Wednesday, September 5, 2018

It's All About the Money: Tipping, Tax, and Paying With Cash

In America, you get used to paying more than the price tag or the bill. It's ingrained in your brain from a young age to expect the tax. Because when your mom gives you a dollar and the price is 99 cents, that dollar will not be enough... That dang $1.05 price was the worst, right??

A penguin, a kiwi and 5 queens walk into a bar... in
someone's pocket.
Bad joke.
Their currency has people and birds all over it.
Photo by Erin Grigson
 
In the same way, as you got older, you realized when you went out to Perico's (Paris), or Pazzo's (Lexington), or Applebee's, you learned that you had to factor in the tip. If you're feeling generous, it'd be 20%. If the service was bad (or if you were broke), you tried to at least scrape up 10%. But you always knew to expect to pay more.

Coming here, shopping or eating out (not that I'm doing a whole lot of either what with not having a job) has become a learning experience.

First, you have to consider the value of a dollar here versus in America. The New Zealand Dollar would equal about 66 cents in America. Putting it differently, when I exchanged $1,000 U.S. Dollars, I received back about $1,440 New Zealand Dollars.

(As you might guess, the exchange rate is definitely working in my benefit right now.)

So when I get to a restaurant and I see that most items on the menu are around $20, I have to change my frame of mind. In America, that would be an expensive place to go. But that's about the norm here.

Then when you get the bill and it's high (or higher than I'm used to), you worry because then you have to add the - WAIT!

There isn't tipping here (or at least it's not expected in the vast majority of places), so the amount on the bill is the price you pay.

Happy wallet!

But wait... there's more.

Let's say we go shopping at the mall. We want to buy some clothes from Canterbury Clothing Company, also known as CCC. We find a really great pair of running shorts (also known here as stubbies). The price tag says $39.99.

Here's where it gets confusing:

While you won't be paying tax on that item, you also will never pay $39.99 - at least not in cash.

If you're using cash to pay in any store, be prepared to round to the ten.
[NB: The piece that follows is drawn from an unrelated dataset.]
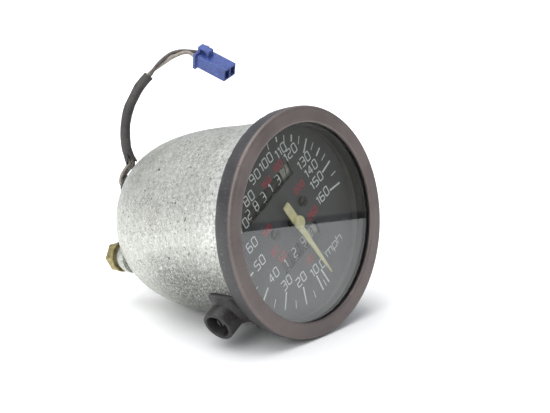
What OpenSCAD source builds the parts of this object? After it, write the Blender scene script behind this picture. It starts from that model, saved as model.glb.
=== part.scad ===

I desperately wanted to get $100 bills so I could feel better
about making it rain... but I'm not complaining.
Photo by Erin Grigson
New Zealand currency only goes down to the 10 cent piece. After that you'll put those rounding skills to good use. So those shorts we wanted to buy will cost us $40.00 even... but only if you're paying in cash.

The good news for rounding is that it only happens with cash, so you'd still pay $39.99 with a card.

Here's another example. If we wanted a singlet (tank top) from that store and it was on sale for $14.94, we would only be paying $14.90 in cash, but it would still cost 14.94 on the card.

So there isn't tax, but you might be stuck paying up to 5 cents more than the price, but since they only have coins of 10 cents, just carry one in your pocket and you'll be covered.

And if you're really smart, you could work the system and pay with cash when it rounds down and card when it would round up.

But that could get to be a hassle.

I like that I finally have a really great reason to use something I learned in the 3rd grade.